Knowing What You Don’t Want

When I wrote that I think job seekers should write a job statement to help narrow your search, I listed twelve ideas for what to put in it. Many of the ideas are either/or type questions about company size, industry and so on. What I didn’t consider in that post is how useful it might be to just rule things out.

After working in IT for a non-profit for two years, I realized that I only want to drive revenue, not cost reduction. I also decided many years ago not to work in AdTech or Social Media. I now think of my job statement as being a positive statement about only working in B2B SaaS, but it took me a while to narrow down to that.

Ruling things out helped me get there eventually.

QA is Valuable When Releasing is Expensive

In 1992, at my first job, to release the software, someone took a few days to make 100’s of floppies, and then we all stuffed envelopes so we could mail them all over the world. Our customers were banks who only adopted new versions carefully. Releasing was expensive, so releasing with a critical bug was unthinkable. It’s not surprising that the person who did the most QA work was one of the leaders of the company who was a former customer and had deep domain expertise. To help him, we built custom test automation tools.

These days, releasing is so cheap, that it feels like software companies are fine with releasing a bug. Between the time that Apple sent out iPhone 15’s and the time most arrived, they released iOS 17.0.2, which fixed a critical bug transferring data. Apple has a support doc showing how to recover, so we know it happened to customers, but most people were guided by the installer to update their OS, and it was fine, I guess.

That’s an OS release, which used to be hard. Meanwhile, the cost of releasing a web app has been near zero for a while, and it’s a joke in the industry that the customers are the QA team.

If I were looking to do QA in this environment, I’d seek out software that is expensive to release.

It takes very little to stand out

One thing I tell mentees, particularly those in college looking for internships or their first job, is that they have to think about what the job application process looks like from the other side. When an employer opens a job position for an entry-level position, they will be inundated with resumes. The vast majority of them are indistinguishable from each other. They have the same classes, GPAs in the same range, similar job histories. You have to be honest with yourself with whether you’d stand out in that pile.

What you should do depends on the situation, but the general idea is to do more than your peers. The good news is that your peers (when you are entry level) are pretty clueless. It takes some effort, but it’s doable.

Do research, follow up, network, find peers that were successful and get intel on interviewing. Just don’t assume that you are done once you send in your resume.

Using Recruiters for Entry Level Developers

I graduated in 1992 and got my first job using a tech recruiter. It was for a small company in FinTech with less than 20 people when I joined. While I was there we hired a lot of entry-level developers, mostly from college recruiting, but we did use recruiters too.

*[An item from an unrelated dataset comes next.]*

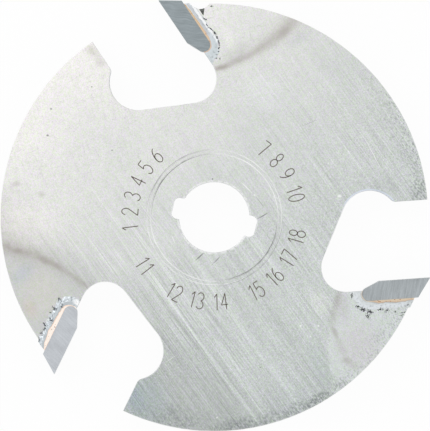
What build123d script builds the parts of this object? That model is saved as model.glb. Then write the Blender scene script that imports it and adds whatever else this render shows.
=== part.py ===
from build123d import *
from math import cos, radians, sin, sqrt, tan
import os

# Router slot cutter: a flat ground steel plate with three brazed carbide tips.
# Millimetres. The origin is on the bore's axis, halfway through the plate, with +Z
# along the bore. From above (+Z) the cutter turns counter-clockwise.

# Cutting size and bore, as marked on the cutter
CUTTING_DIAMETER = 50.8
CUTTING_WIDTH = 3.97
BORE_DIAMETER = 8.0

# Tooth pattern
TOOTH_COUNT = 3
FIRST_TOOTH_ANGLE = -15.6
HOOK_ANGLE = 19.6

# Steel plate, with the edges of its rim and gullets broken
PLATE_THICKNESS = 3.0
RIM_RELIEF = 1.15
EDGE_BREAK = 0.08

# Two key notches that widen the bore, opposite each other
NOTCH_REACH = 4.84
NOTCH_WIDTH = 2.4
NOTCH_CORNER_RADIUS = 0.6
NOTCH_AXIS_ANGLE = -14.1
BORE_EDGE_BREAK = 0.1

# Shallow turned ring around the clamping seat, on both faces
RING_INNER_RADIUS = 7.22
RING_WIDTH = 0.46
RING_DEPTH = 0.06

# Carbide tip, measured from its cutting edge along and square to its rake face
TIP_RAKE_LENGTH = 5.77
TIP_THICKNESS = 2.15
TIP_NOSE_ANGLE = 24.0
TIP_NOSE_RADIUS = 0.75
RIM_CLEARANCE_ANGLE = 15.3
SIDE_CLEARANCE_INWARD = 1.5
SIDE_CLEARANCE_BACKWARD = 2.0

# Braze between a tip and its seat, with a sloping bead on each face of the plate
BRAZE_GAP = 0.25
BEAD_REACH = 1.0
BRAZE_STAND_OUT = 0.2

# Gullet in front of each tip. The far wall is the chip limiter, which lies along the
# rake face, and a round lobe undercuts it.
GULLET_OPENING = 8.85
GULLET_FLOOR_DROP = 1.0
GULLET_ROOT_RADIUS = 13.16
GULLET_ROOT_TILT = 7.0
GULLET_FLOOR_RADIUS = 2.85
LOBE_RADIUS = 3.25
LOBE_UNDERCUT = 1.47
LIMITER_CORNER_RADIUS = 0.8

# Flaw in the rim behind the second tip: a rounded hollow in the edge, and a
# three-cornered void beside it, with its long side along the toe of the braze
FLAW_TOOTH = 1
RIM_HOLLOW_RADIUS = 1.3
RIM_HOLLOW_DEPTH = 0.55
RIM_HOLLOW_LAG_ANGLE = 10.6
VOID_LENGTH = 1.23
VOID_WIDTH = 0.57
VOID_DEPTH = 0.9
VOID_FROM_EDGE = 3.05
VOID_FROM_RAKE = 3.24

# How far a cutting tool runs past the metal that it cuts
TOOL_OVERRUN = 5.0

# Sizes worked out from the ones above
CUTTING_RADIUS = CUTTING_DIAMETER / 2
PLATE_RADIUS = CUTTING_RADIUS - RIM_RELIEF
HALF_PLATE = PLATE_THICKNESS / 2
HALF_WIDTH = CUTTING_WIDTH / 2
CUTTING_POINT = Vector(CUTTING_RADIUS, 0)
RAKE_FRAME = Pos(CUTTING_RADIUS, 0, 0) * Rot(0, 0, HOOK_ANGLE)
ALONG_RAKE = Vector(cos(radians(HOOK_ANGLE)), sin(radians(HOOK_ANGLE)))
AHEAD_OF_RAKE = Vector(-ALONG_RAKE.Y, ALONG_RAKE.X)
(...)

30 years later, I think it’s rare to use a recruiter to hire entry-level developers. There is a lot of supply. There is certainly as aspect to recruiting in what the code bootcamp schools are doing, but from the hiring end, I haven’t been at a place that used recruiters for junior developers for quite a while.

But, one exception I noticed is in FinTech. John Easton, who got me my first job, and who is one of the best recruiters in NYC, seems to frequently have entry-level FinTech jobs. Here’s one he posted today.

If you are in the market for this kind of work, especially if you are in NYC, I’d follow his account.

1960’s GE Trained Programmers

This is the third installment of a series I didn’t know I was writing

Today, I met Tom, who got his start working for a cotton mill owned by his father-in-law. In 1964, the mill was buying a mainframe, and his FIL convinced him to apply to GE to become a programmer: “He told me it was like putting railroad tracks together”. It wasn’t.

GE hired him and then trained him to write COBOL in a few weeks. They placed him on other cotton mills to code order taking software.

That led to a lifetime in programming. He started a company that automated letter writing for members of congress (writing “customized” form letters back to constituents based on their interests). Al Gore was a customer.

Today, he still runs a company that advises mainframe programmers on performance and other matters.

But, it all started because GE was willing to hire and train someone with no experience. It’s a lesson that I continue to hope will be relearned.